James Mitchell Varnum (17 December 1748 – 9 January 1789) was a Brigadier-General in the Continental Army during the American Revolutionary War with an active but brief life. He fought alongside Rhode Island units in the revolution and was a member of the Continental Congress from Rhode Island from 1780-1781 and 1787, dying at the age of 49 in 1789.

Biography[]

James Mitchell Varnum was born on 17 December 1748 in the town of Dracut, Massachusetts, and he graduated from Brown University with honors in 1769. Varnum stayed in Rhode Island after attending Brown, and he served in the Kentish Guards alongside Nathanael Greene; the two men would rise in the ranks of the Continental Army during the American Revolutionary War.
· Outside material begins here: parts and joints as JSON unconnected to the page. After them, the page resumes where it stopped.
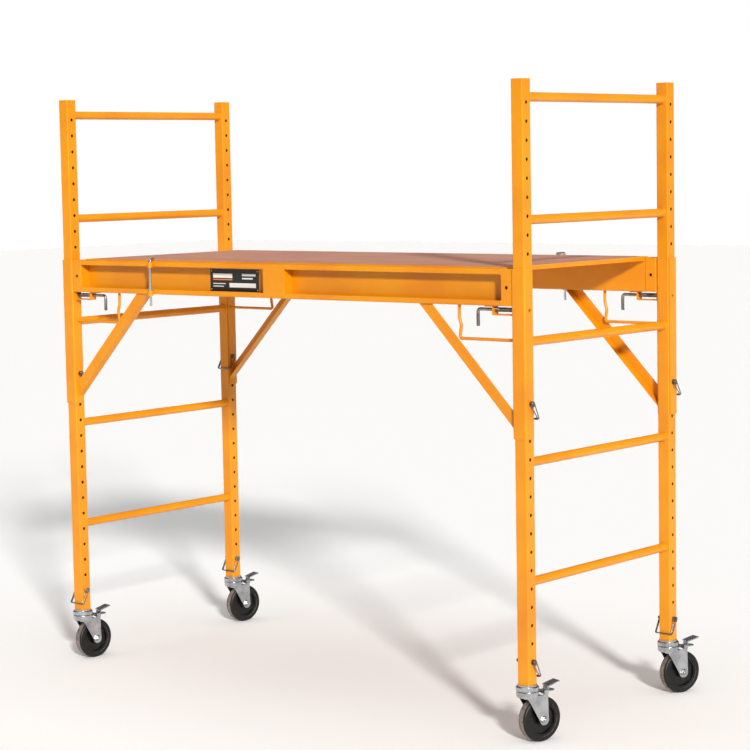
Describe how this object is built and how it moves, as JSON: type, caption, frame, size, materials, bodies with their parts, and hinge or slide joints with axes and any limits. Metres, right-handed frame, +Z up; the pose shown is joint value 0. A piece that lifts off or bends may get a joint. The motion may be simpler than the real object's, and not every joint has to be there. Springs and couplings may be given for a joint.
{
  "type": "baker scaffold",
  "caption": "Rolling scaffold: a plywood deck on steel side rails, hung at pin-set height between two ladder end frames on braked swivel casters",
  "frame": {"origin": "centre of the underside of the box round the whole scaffold, on the floor under the deck", "axes": "+X along the platform toward the right frame, +Y to the back rail, +Z up"},
  "size_m": [1.8872, 0.8483, 1.8161],
  "materials": {
    "yellow_paint": "orange-yellow powder coat, satin",
    "film_faced_plywood": "red-brown phenolic film on plywood",
    "bright_screws": "bright zinc",
    "label_plate": null,
    "zinc": "bright zinc plate, pressed steel",
    "black_wheel": "moulded phenolic, semi-gloss black",
    "black_tyre": "hard black tread",
    "pin_steel": "dull zinc",
    "spring_steel": "zinc-plated wire",
    "hook_chrome": "bright plated rod"
  },
  "bodies": {
    "platform": {"front_rail": "yellow_paint", "back_rail": "yellow_paint", "end_brackets": "yellow_paint", "rail_stiffeners": "yellow_paint", "leg_sleeves": "yellow_paint", "corner_braces": "yellow_paint", "pin_brackets": "yellow_paint", "lift_rods": "yellow_paint", "deck_frame": "yellow_paint", "deck_panel": "film_faced_plywood", "deck_screws": "bright_screws", "hook_bosses": "yellow_paint", "label_plate": "label_plate", "left_front_pin_spring": "spring_steel", "left_back_pin_spring": "spring_steel", "right_front_pin_spring": "spring_steel", "right_back_pin_spring": "spring_steel"},
    "left_frame": {"left_frame_front_post": "yellow_paint", "left_frame_back_post": "yellow_paint", "left_frame_rungs": "yellow_paint", "left_frame_caster_stems": "zinc"},
    "right_frame": {"right_frame_front_post": "yellow_paint", "right_frame_back_post": "yellow_paint", "right_frame_rungs": "yellow_paint", "right_frame_caster_stems": "zinc"},
    "left_front_swivel": {"left_front_caster_fork": "zinc", "left_front_caster_axle": "zinc"},
    "left_front_wheel": {"left_front_caster_wheel": "black_wheel", "left_front_caster_tyre": "black_tyre"},
    "left_front_brake": {"left_front_caster_brake_pedal": "zinc"},
    "left_front_caster_lock": {"left_front_caster_lock_pin": "pin_steel"},
    "left_front_sleeve_lock": {"left_front_sleeve_lock_pin": "pin_steel"},
    "left_front_spring_pin": {"left_front_spring_pin": "pin_steel"},
    "left_back_swivel": {"left_back_caster_fork": "zinc", "left_back_caster_axle": "zinc"},
    "left_back_wheel": {"left_back_caster_wheel": "black_wheel", "left_back_caster_tyre": "black_tyre"},
    "left_back_brake": {"left_back_caster_brake_pedal": "zinc"},
    "left_back_caster_lock": {"left_back_caster_lock_pin": "pin_steel"},
    "left_back_sleeve_lock": {"left_back_sleeve_lock_pin": "pin_steel"},
    "left_back_spring_pin": {"left_back_spring_pin": "pin_steel"},
    "right_front_swivel": {"right_front_caster_fork": "zinc", "right_front_caster_axle": "zinc"},
    "right_front_wheel": {"right_front_caster_wheel": "black_wheel", "right_front_caster_tyre": "black_tyre"},
    "right_front_brake": {"right_front_caster_brake_pedal": "zinc"},
    "right_front_caster_lock": {"right_front_caster_lock_pin": "pin_steel"},
    "right_front_sleeve_lock": {"right_front_sleeve_lock_pin": "pin_steel"},
    "right_front_spring_pin": {"right_front_spring_pin": "pin_steel"},
    "right_back_swivel": {"right_back_caster_fork": "zinc", "right_back_caster_axle": "zinc"},
    "right_back_wheel": {"right_back_caster_wheel": "black_wheel", "right_back_caster_tyre": "black_tyre"},
    "right_back_brake": {"right_back_caster_brake_pedal": "zinc"},
    "right_back_caster_lock": {"right_back_caster_lock_pin": "pin_steel"},
    "right_back_sleeve_lock": {"right_back_sleeve_lock_pin": "pin_steel"},
    "right_back_spring_pin": {"right_back_spring_pin": "pin_steel"},
    "front_hook": {"front_deck_hook": "hook_chrome"},
    "back_hook": {"back_deck_hook": "hook_chrome"}
  },
  "joints": [
    {"name": "left_frame_lift", "type": "slide", "parent": "platform", "child": "left_frame", "axis": [0, 0, 1], "range_m": [-0.5588, 0.3556]},
    {"name": "right_frame_lift", "type": "slide", "parent": "platform", "child": "right_frame", "axis": [0, 0, 1], "range_m": [-0.5588, 0.3556]},
    {"name": "left_front_caster_swivel", "type": "hinge", "parent": "left_frame", "child": "left_front_swivel", "pos_m": [-0.90995, -0.38815, 0.14], "axis": [0, 0, 1], "continuous": true},
    {"name": "left_front_wheel_spin", "type": "hinge", "parent": "left_front_swivel", "child": "left_front_wheel", "pos_m": [-0.90577, -0.34837, 0.0635], "axis": [-0.9945, 0.1045, 0], "continuous": true},
    {"name": "left_front_brake_press", "type": "hinge", "parent": "left_front_swivel", "child": "left_front_brake", "pos_m": [-0.90514, -0.34241, 0.1395], "axis": [-0.9945, 0.1045, 0], "range_deg": [0, 10]},
    {"name": "left_front_caster_lock_turn", "type": "hinge", "parent": "left_frame", "child": "left_front_caster_lock", "pos_m": [-0.90995, -0.38815, 0.2286], "axis": [1, 0, 0], "range_deg": [-110, 0]},
    {"name": "left_front_sleeve_lock_turn", "type": "hinge", "parent": "platform", "child": "left_front_sleeve_lock", "pos_m": [-0.90995, -0.38815, 0.9398], "axis": [1, 0, 0], "range_deg": [0, 110]},
    {"name": "left_front_pin_pull", "type": "slide", "parent": "platform", "child": "left_front_spring_pin", "axis": [1, 0, 0], "range_m": [0, 0.014], "stiffness_N_per_m": 1000, "springref_m": -0.01, "deforming": ["left_front_pin_spring"]},
    {"name": "left_back_caster_swivel", "type": "hinge", "parent": "left_frame", "child": "left_back_swivel", "pos_m": [-0.90995, 0.32065, 0.14], "axis": [0, 0, 1], "continuous": true},
    {"name": "left_back_wheel_spin", "type": "hinge", "parent": "left_back_swivel", "child": "left_back_wheel", "pos_m": [-0.903, 0.36004, 0.0635], "axis": [-0.9848, 0.1736, 0], "continuous": true},
    {"name": "left_back_brake_press", "type": "hinge", "parent": "left_back_swivel", "child": "left_back_brake", "pos_m": [-0.90196, 0.36595, 0.1395], "axis": [-0.9848, 0.1736, 0], "range_deg": [0, 10]},
    {"name": "left_back_caster_lock_turn", "type": "hinge", "parent": "left_frame", "child": "left_back_caster_lock", "pos_m": [-0.90995, 0.32065, 0.2286], "axis": [1, 0, 0], "range_deg": [-110, 0]},
    {"name": "left_back_sleeve_lock_turn", "type": "hinge", "parent": "platform", "child": "left_back_sleeve_lock", "pos_m": [-0.90995, 0.32065, 0.9398], "axis": [1, 0, 0], "range_deg": [-110, 0]},
    {"name": "left_back_pin_pull", "type": "slide", "parent": "platform", "child": "left_back_spring_pin", "axis": [1, 0, 0], "range_m": [0, 0.014], "stiffness_N_per_m": 1000, "springref_m": -0.01, "deforming": ["left_back_pin_spring"]},
    {"name": "right_front_caster_swivel", "type": "hinge", "parent": "right_frame", "child": "right_front_swivel", "pos_m": [0.89045, -0.38815, 0.14], "axis": [0, 0, 1], "continuous": true},
    {"name": "right_front_wheel_spin", "type": "hinge", "parent": "right_front_swivel", "child": "right_front_wheel", "pos_m": [0.90215, -0.3499, 0.0635], "axis": [-0.9563, 0.2924, 0], "continuous": true},
    {"name": "right_front_brake_press", "type": "hinge", "parent": "right_front_swivel", "child": "right_front_brake", "pos_m": [0.9039, -0.34416, 0.1395], "axis": [-0.9563, 0.2924, 0], "range_deg": [0, 10]},
    {"name": "right_front_caster_lock_turn", "type": "hinge", "parent": "right_frame", "child": "right_front_caster_lock", "pos_m": [0.89045, -0.38815, 0.2286], "axis": [1, 0, 0], "range_deg": [0, 110]},
    {"name": "right_front_sleeve_lock_turn", "type": "hinge", "parent": "platform", "child": "right_front_sleeve_lock", "pos_m": [0.89045, -0.38815, 0.9398], "axis": [1, 0, 0], "range_deg": [0, 110]},
    {"name": "right_front_pin_pull", "type": "slide", "parent": "platform", "child": "right_front_spring_pin", "axis": [-1, 0, 0], "range_m": [0, 0.014], "stiffness_N_per_m": 1000, "springref_m": -0.01, "deforming": ["right_front_pin_spring"]},
    {"name": "right_back_caster_swivel", "type": "hinge", "parent": "right_frame", "child": "right_back_swivel", "pos_m": [0.89045, 0.32065, 0.14], "axis": [0, 0, 1], "continuous": true},
    {"name": "right_back_wheel_spin", "type": "hinge", "parent": "right_back_swivel", "child": "right_back_wheel", "pos_m": [0.90608, 0.35746, 0.0635], "axis": [-0.9205, 0.3907, 0], "continuous": true},
    {"name": "right_back_brake_press", "type": "hinge", "parent": "right_back_swivel", "child": "right_back_brake", "pos_m": [0.90843, 0.36299, 0.1395], "axis": [-0.9205, 0.3907, 0], "range_deg": [0, 10]},
    {"name": "right_back_caster_lock_turn", "type": "hinge", "parent": "right_frame", "child": "right_back_caster_lock", "pos_m": [0.89045, 0.32065, 0.2286], "axis": [1, 0, 0], "range_deg": [-110, 0]},
    {"name": "right_back_sleeve_lock_turn", "type": "hinge", "parent": "platform", "child": "right_back_sleeve_lock", "pos_m": [0.89045, 0.32065, 0.9398], "axis": [1, 0, 0], "range_deg": [0, 110]},
    {"name": "right_back_pin_pull", "type": "slide", "parent": "platform", "child": "right_back_spring_pin", "axis": [-1, 0, 0], "range_m": [0, 0.014], "stiffness_N_per_m": 1000, "springref_m": -0.01, "deforming": ["right_back_pin_spring"]},
    {"name": "front_hook_turn", "type": "hinge", "parent": "platform", "child": "front_hook", "pos_m": [-0.52175, -0.41565, 1.25], "axis": [0, 0, 1], "range_deg": [-90, 60]},
    {"name": "back_hook_turn", "type": "hinge", "parent": "platform", "child": "back_hook", "pos_m": [0.50725, 0.34814, 1.25], "axis": [0, 0, 1], "range_deg": [-90, 90]}
  ]
}
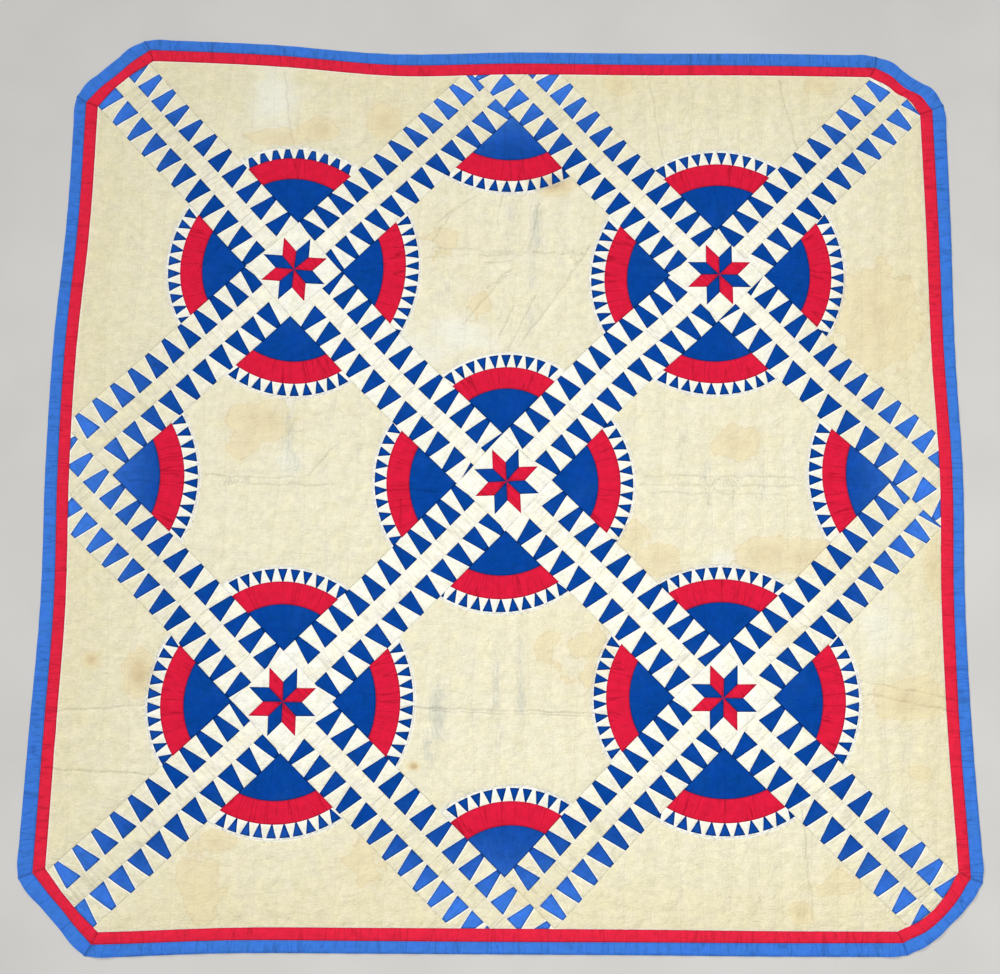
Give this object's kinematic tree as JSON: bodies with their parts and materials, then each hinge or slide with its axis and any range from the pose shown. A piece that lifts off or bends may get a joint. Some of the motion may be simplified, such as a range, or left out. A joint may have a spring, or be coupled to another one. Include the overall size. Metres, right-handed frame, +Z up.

Varnum saw action at the Siege of Boston at the start of war before fighting in New York and New Jersey, and he was loyal to Charles Lee during the war, criticizing Friedrich Wilhelm von Steuben's appointment as Inspector-General. However, he was one of the founders of the all-black 1st Rhode Island Regiment, which had once been a line infantry regiment consisting only of whites. Varnum served as a member of the Continental Congress after the war, and from 1786 to 1789 Varnum also served as President of the Society of Cincinnati, a veterans' organization from the war. He died in 1789 in Marietta, Ohio of tuberculosis, having been one of the pioneers to the Northwest Territory.